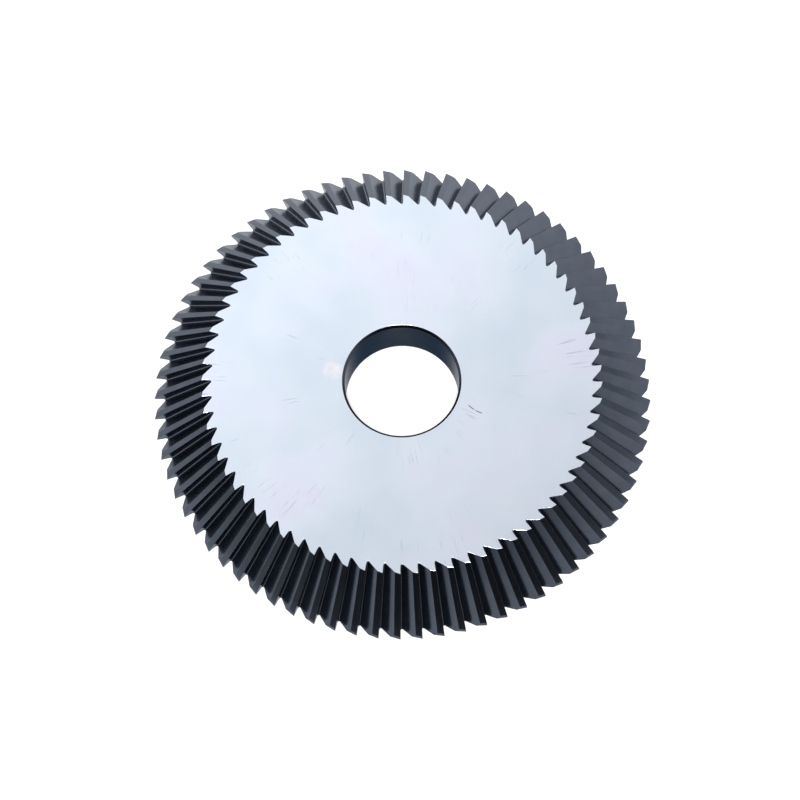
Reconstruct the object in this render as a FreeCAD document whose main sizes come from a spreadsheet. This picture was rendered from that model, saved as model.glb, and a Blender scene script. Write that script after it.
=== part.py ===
"""Key machine cutter: a single-angle milling cutter with 72 straight teeth, in one piece.

The cutter lies on its wide back face, which is the plane Z = 0. Its axis is +Z, and the
small polished face looks up. One cutting edge lies over the +X axis.
All lengths are in millimetres and all angles in degrees.

It is made in the order in which the real one is made: the blank is turned, one flute is
milled, the land of that tooth is ground back, and both cuts are indexed round the blank.
"""
import FreeCAD
import Part
import os

import Sketcher

CUTTER_NAME = "cutter"
PARTS_FOLDER = "parts"

# The driving dimensions, written once. Every feature below is bound to these cells.
SIZES = (
    ("outer_diameter", 70.4, "over the teeth, at the wide back face"),
    ("thickness", 8.2, "from the back face to the polished face"),
    ("bore_diameter", 16, "plain hole for the arbor of the machine"),
    ("bore_chamfer", 0.35, "45 degree lead-in at each end of the bore"),
    ("flank_angle", 42.5, "between the toothed flank and the axis"),
    ("nose_radius", 0.8, "rounds the flank into the outer diameter"),
    ("rim_width", 0.1, "straight part of the outer diameter, next to the back face"),
    ("tooth_count", 72, "teeth, equally spaced"),
    ("land_width", 0.77, "ground top of a tooth, at the polished face"),
    ("relief_angle", 17, "fall of the land behind the cutting edge"),
    ("flute_form_angle", 58, "between the two sides of a flute"),
    ("flute_dip", 1.8, "how much steeper a flute sinks than the flank"),
    ("gullet_radius", 0.2, "round at the bottom of a flute"),
    ("grinding_stock", 0.02, "left on the blank, and ground off with the land"),
    ("run_out", 1, "how far a cut starts and ends outside the blank"),
)

# What follows from the driving dimensions, as expressions on the same cells.
PITCH_ANGLE = "(360 / sizes.tooth_count)"
OUTER_RADIUS = "(sizes.outer_diameter / 2)"
BORE_RADIUS = "(sizes.bore_diameter / 2)"
CHAMFER_RADIUS = f"({BORE_RADIUS} + sizes.bore_chamfer)"
FLANK_SLOPE = "tan(sizes.flank_angle)"
RELIEF_SLOPE = "tan(sizes.relief_angle)"

# The nose touches the rim and the flank at this distance from the corner that it rounds.
NOSE_TANGENT = "(sizes.nose_radius * tan(sizes.flank_angle / 2))"
CORNER_HEIGHT = f"(sizes.rim_width + {NOSE_TANGENT})"
NOSE_TOP_RADIUS = f"({OUTER_RADIUS} - {NOSE_TANGENT} * sin(sizes.flank_angle))"
NOSE_TOP_HEIGHT = f"({CORNER_HEIGHT} + {NOSE_TANGENT} * cos(sizes.flank_angle))"
TIP_RADIUS = f"({OUTER_RADIUS} - (sizes.thickness - {CORNER_HEIGHT}) * {FLANK_SLOPE})"

# A flute is a straight groove. Its two sides meet in a line that leans with the flank.
FLUTE_ANGLE = "(sizes.flank_angle - sizes.flute_dip)"
BACK_SLOPE = f"(1 / tan(sizes.flute_form_angle) / cos({FLUTE_ANGLE}))"
HEEL_RADIUS = f"({TIP_RADIUS} - sizes.land_width * {RELIEF_SLOPE})"
HEEL_X = f"({HEEL_RADIUS} * cos({PITCH_ANGLE}) + sizes.land_width * sin({PITCH_ANGLE}))"
HEEL_Y = f"({HEEL_RADIUS} * sin({PITCH_ANGLE}) - sizes.land_width * cos({PITCH_ANGLE}))"
GULLET_CORNER = f"({HEEL_X} - {HEEL_Y} * {BACK_SLOPE})"
FLUTE_DEPTH = (
    f"(({TIP_RADIUS} - {GULLET_CORNER}"
    f" + sizes.thickness * ({FLANK_SLOPE} - tan({FLUTE_ANGLE}))) * cos({FLUTE_ANGLE}))"
)
FLUTE_HEIGHT = f"({FLUTE_DEPTH} + sizes.run_out / 2)"
FLUTE_LENGTH = (
    f"((sizes.thickness + {FLUTE_HEIGHT} * sin({FLUTE_ANGLE})) / cos({FLUTE_ANGLE})"
    f" + 2 * sizes.run_out)"
)

# The ground land ends over the flute behind it, before it reaches the next tooth.
PITCH_CHORD = f"({TIP_RADIUS} * sin({PITCH_ANGLE}))"
LAND_REACH = f"(0.9 * {PITCH_CHORD})"
LAND_LEAD = f"(0.05 * {PITCH_CHORD})"

# How the sketcher counts: the origin of a sketch, and the two ends of a line or an arc.
SKETCH_ORIGIN = (-1, 1)
START, END = (1, 2)


def make_sheet(doc):
    """Put the driving dimensions in the spreadsheet, one row each, with an alias."""
    sheet = doc.addObject("Spreadsheet::Sheet", "sizes")
    for row, (alias, value, meaning) in enumerate(SIZES, start=1):
        sheet.set(f"A{row}", alias)
        sheet.set(f"B{row}", str(value))
        sheet.set(f"C{row}", meaning)
        sheet.setAlias(f"B{row}", alias)
    doc.recompute()
    return sheet


def origin_feature(body, role):
    """Find one of the body's own origin planes or axes."""
    return next(item for item in body.Origin.OriginFeatures if item.Role == role)


def add_sketch(body, name, plane):
    """Start a sketch that is attached to one of the body's origin planes."""
    sketch = body.newObject("Sketcher::SketchObject", name)
    sketch.AttachmentSupport = [(origin_feature(body, plane), "")]
    sketch.MapMode = "FlatFace"
    return sketch


def bind_distance(sketch, kind, name, ends, expression):
    """Add one dimension to a sketch and bind it to an expression on the sheet."""
    value = float(sketch.evalExpression(expression))
    index = sketch.addConstraint(Sketcher.Constraint(kind, *ends, value))
    sketch.renameConstraint(index, name)
    sketch.setExpression(f"Constraints.{name}", expression)


def arc_through(start, end, radius):
    """Make the short arc that turns left on its way from start to end."""
    chord = end - start
    to_centre = FreeCAD.Vector(-chord.y, chord.x, 0).normalize()
    rise = (radius ** 2 - (chord.Length / 2) ** 2) ** 0.5
    centre = (start + end) / 2 + to_centre * rise
    bulge = centre - to_centre * radius
    return Part.Arc(start, bulge, end)


def draw_outline(sketch, corners, arc_from, arc_radius):
    """Draw a closed outline through named corners, each held by two bound distances.

    Its sides are straight, but for an arc that starts at the corner called arc_from.
    """
    places = [
        FreeCAD.Vector(*(float(sketch.evalExpression(place)) for place in corner[1:]), 0)
        for corner in corners
    ]
    sides = []
    for number, (name, across, up) in enumerate(corners):
        following = places[(number + 1) % len(places)]
        if name == arc_from:
            radius = float(sketch.evalExpression(arc_radius))
            side = sketch.addGeometry(arc_through(places[number], following, radius))
            bind_distance(sketch, "Radius", f"{name}_radius", (side,), arc_radius)
        else:
            side = sketch.addGeometry(Part.LineSegment(places[number], following))
        sides.append(side)
    for number, (name, across, up) in enumerate(corners):
        side = sides[number]
        sketch.addConstraint(Sketcher.Constraint("Coincident", sides[number - 1], END, side, START))
        ends = (*SKETCH_ORIGIN, side, START)
        bind_distance(sketch, "DistanceX", f"{name}_across", ends, across)
        bind_distance(sketch, "DistanceY", f"{name}_up", ends, up)


def flank_corners(stock, shift="0"):
    """Give the corners from the rim up to the top of the nose.

    The stock is left on all round, square to the surface. The shift moves them outwards.
    """
    return [
        ("rim_top", f"{OUTER_RADIUS} + {stock} + {shift}", "sizes.rim_width"),
        (
            "nose_top",
            f"{NOSE_TOP_RADIUS} + {stock} * cos(sizes.flank_angle) + {shift}",
            f"{NOSE_TOP_HEIGHT} + {stock} * sin(sizes.flank_angle)",
        ),
    ]


def turn_blank(body):
    """Turn the blank with its bore, both lead-ins, the flank, the nose and the rim."""
    sketch = add_sketch(body, "blank_section", "XZ_Plane")
    stock = "sizes.grinding_stock"
    corners = [
        ("back_inner", CHAMFER_RADIUS, "0"),
        ("back_outer", f"{OUTER_RADIUS} + {stock}", "0"),
        *flank_corners(stock),
        ("face_outer", f"{TIP_RADIUS} + {stock} / cos(sizes.flank_angle)", "sizes.thickness"),
        ("face_inner", CHAMFER_RADIUS, "sizes.thickness"),
        ("bore_top", BORE_RADIUS, "sizes.thickness - sizes.bore_chamfer"),
        ("bore_bottom", BORE_RADIUS, "sizes.bore_chamfer"),
    ]
    draw_outline(sketch, corners, "rim_top", f"sizes.nose_radius + {stock}")
    blank = body.newObject("PartDesign::Revolution", "blank")
    blank.Profile = sketch
    blank.ReferenceAxis = (sketch, ["V_Axis"])
    blank.Angle = 360
    return blank


def mill_flute(body):
    """Mill one flute in front of the tooth on +X, with its steep side in the plane Y = 0.

    The sketch stands square to the flute: its X is the height over the gullet.
    """
    sketch = add_sketch(body, "flute_section", "XY_Plane")
    downwards = FreeCAD.Vector(0, -1, 0)
    sketch.AttachmentOffset = FreeCAD.Placement(
        FreeCAD.Vector(0, 0, 0),
        FreeCAD.Rotation(downwards, float(sketch.evalExpression(FLUTE_ANGLE))),
    )
    offset = "AttachmentOffset"
    sketch.setExpression(
        f"{offset}.Base.x", f"{GULLET_CORNER} - sizes.run_out * sin({FLUTE_ANGLE})")
    sketch.setExpression(
        f"{offset}.Base.z", f"sizes.thickness + sizes.run_out * cos({FLUTE_ANGLE})")
    sketch.setExpression(f"{offset}.Rotation.Angle", FLUTE_ANGLE)

    tangent = "(sizes.gullet_radius / tan(sizes.flute_form_angle / 2))"
    corners = [
        (
            "back_foot",
            f"{tangent} * cos(sizes.flute_form_angle)",
            f"{tangent} * sin(sizes.flute_form_angle)",
        ),
        ("rake_foot", tangent, "0"),
        ("rake_top", FLUTE_HEIGHT, "0"),
        ("back_top", FLUTE_HEIGHT, f"{FLUTE_HEIGHT} * tan(sizes.flute_form_angle)"),
    ]
    draw_outline(sketch, corners, "back_foot", "sizes.gullet_radius")
    flute = body.newObject("PartDesign::Pocket", "flute")
    flute.Profile = sketch
    flute.setExpression("Length", FLUTE_LENGTH)
    return flute


def grind_land(body):
    """Grind the top of the tooth on +X, so that it falls away behind the cutting edge."""
    sketch = add_sketch(body, "land_section", "XZ_Plane")
    sketch.setExpression("AttachmentOffset.Base.z", f"-{LAND_LEAD}")
    shift = f"{LAND_LEAD} * {RELIEF_SLOPE}"
    outside = f"{OUTER_RADIUS} + sizes.run_out + {shift}"
    above = "sizes.thickness + sizes.run_out"
    corners = [
        ("rim_end", f"{OUTER_RADIUS} + {shift}", "-sizes.run_out"),
        *flank_corners("0", shift),
        ("flank_end", f"{TIP_RADIUS} - sizes.run_out * {FLANK_SLOPE} + {shift}", above),
        ("far_top", f"{TIP_RADIUS} + {shift}", above),
        ("far_middle", outside, f"{CORNER_HEIGHT}"),
        ("far_bottom", outside, "-sizes.run_out"),
    ]
    draw_outline(sketch, corners, "rim_top", "sizes.nose_radius")
    land = body.newObject("PartDesign::Pocket", "land")
    land.Profile = sketch
    land.UseCustomVector = True
    land.Direction = FreeCAD.Vector(0, -1, 0)
    land.setExpression("Direction.x", f"-{RELIEF_SLOPE}")
    land.AlongSketchNormal = True
    land.setExpression("Length", f"{LAND_LEAD} + {LAND_REACH}")
    return land


def index_teeth(body, cuts):
    """Repeat the cuts of one tooth all round the blank."""
    teeth = body.newObject("PartDesign::PolarPattern", "teeth")
    teeth.Originals = cuts
    teeth.Axis = (origin_feature(body, "Z_Axis"), [""])
    teeth.Angle = 360
    teeth.setExpression("Occurrences", "sizes.tooth_count")
    body.Tip = teeth
    return teeth


def check_states(doc):
    """Stop if any object of the model failed or has no valid shape."""
    for item in doc.Objects:
        if "Invalid" in item.State or "Error" in item.State:
            raise RuntimeError(f"{item.Name} did not compute: {item.State}")
        shape = getattr(item, "Shape", None)
        if item.isDerivedFrom("PartDesign::Feature") and (shape.isNull() or not shape.isValid()):
            raise RuntimeError(f"{item.Name} has no valid shape")


def check_cuts(blank, flute, land, teeth, tooth_count):
    """Compare volumes: each cut takes something away, and the pattern repeats both.

    A land cut also sweeps through the next flute, so its own share counts once at most.
    """
    by_flute = blank.Shape.Volume - flute.Shape.Volume
    by_land = flute.Shape.Volume - land.Shape.Volume
    by_all = blank.Shape.Volume - teeth.Shape.Volume
    print(f"one flute takes {by_flute:.3f}, one land {by_land:.4f}, all {by_all:.1f} mm3")
    if by_flute <= 0 or by_land <= 0:
        raise RuntimeError("a cut of the first tooth takes nothing away")
    if not tooth_count * by_flute < by_all < tooth_count * (by_flute + by_land):
        raise RuntimeError("the pattern doesn't repeat both cuts on every tooth")


def build():
    """Build the cutter and write it as a STEP file."""
    os.makedirs(PARTS_FOLDER, exist_ok=True)
    doc = FreeCAD.newDocument("key_machine_cutter")
    sheet = make_sheet(doc)
    body = doc.addObject("PartDesign::Body", CUTTER_NAME)
    body.Label = CUTTER_NAME

    blank = turn_blank(body)
    flute = mill_flute(body)
    land = grind_land(body)
    teeth = index_teeth(body, [flute, land])
    doc.recompute()

    check_states(doc)
    check_cuts(blank, flute, land, teeth, sheet.tooth_count)
    body.Shape.exportStep(os.path.join(PARTS_FOLDER, f"{body.Label}.step"))
    box = body.Shape.optimalBoundingBox()
    print(f"{body.Label}: {box.XLength:.3f} x {box.YLength:.3f} x {box.ZLength:.3f} mm,")
    print(f"volume {body.Shape.Volume:.1f} mm3, {len(body.Shape.Faces)} faces")


build()
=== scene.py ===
# %% [markdown]
# # Key machine cutter
#
# A key machine copies a key with a small milling cutter like this one. It is a flat disc of
# high-speed steel with a plain hole for the spindle, and its teeth stand on a conical flank.
# The shape comes from the CAD model, in metres, so nothing has to be measured again here.
# The box of that model is kept, and gives the cutter's thickness.

import math

import bmesh
import bpy
from mathutils import Matrix, Vector


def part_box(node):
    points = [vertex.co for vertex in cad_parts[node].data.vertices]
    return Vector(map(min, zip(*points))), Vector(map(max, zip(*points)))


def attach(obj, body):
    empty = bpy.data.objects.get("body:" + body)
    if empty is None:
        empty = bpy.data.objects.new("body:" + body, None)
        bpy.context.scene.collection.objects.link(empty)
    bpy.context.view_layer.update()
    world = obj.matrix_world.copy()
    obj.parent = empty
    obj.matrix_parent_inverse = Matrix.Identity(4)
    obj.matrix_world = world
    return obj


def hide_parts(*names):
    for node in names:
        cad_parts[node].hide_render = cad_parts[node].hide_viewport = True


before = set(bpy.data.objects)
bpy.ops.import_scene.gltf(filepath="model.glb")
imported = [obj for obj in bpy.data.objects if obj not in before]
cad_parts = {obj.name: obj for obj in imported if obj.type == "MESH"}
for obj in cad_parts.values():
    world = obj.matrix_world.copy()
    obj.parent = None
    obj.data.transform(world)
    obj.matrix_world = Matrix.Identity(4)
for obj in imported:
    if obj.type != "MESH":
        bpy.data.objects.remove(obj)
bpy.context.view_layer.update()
MM = 0.001
low, high = (Vector(corner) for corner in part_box("cutter"))
THICKNESS = high.z
print("cutter, in mm:", [round(side / MM, 2) for side in high - low])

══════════

• WHAT THE EXERCISE ASKS: Begin with the line that contains "cad_parts[node].hide_render = cad_parts[node].hide_viewport" and quote each line after it exactly, stopping after the last line of the data.

• EXERCISE SOLUTION:
        cad_parts[node].hide_render = cad_parts[node].hide_viewport = True


before = set(bpy.data.objects)
bpy.ops.import_scene.gltf(filepath="model.glb")
imported = [obj for obj in bpy.data.objects if obj not in before]
cad_parts = {obj.name: obj for obj in imported if obj.type == "MESH"}
for obj in cad_parts.values():
    world = obj.matrix_world.copy()
    obj.parent = None
    obj.data.transform(world)
    obj.matrix_world = Matrix.Identity(4)
for obj in imported:
    if obj.type != "MESH":
        bpy.data.objects.remove(obj)
bpy.context.view_layer.update()
MM = 0.001
low, high = (Vector(corner) for corner in part_box("cutter"))
THICKNESS = high.z
print("cutter, in mm:", [round(side / MM, 2) for side in high - low])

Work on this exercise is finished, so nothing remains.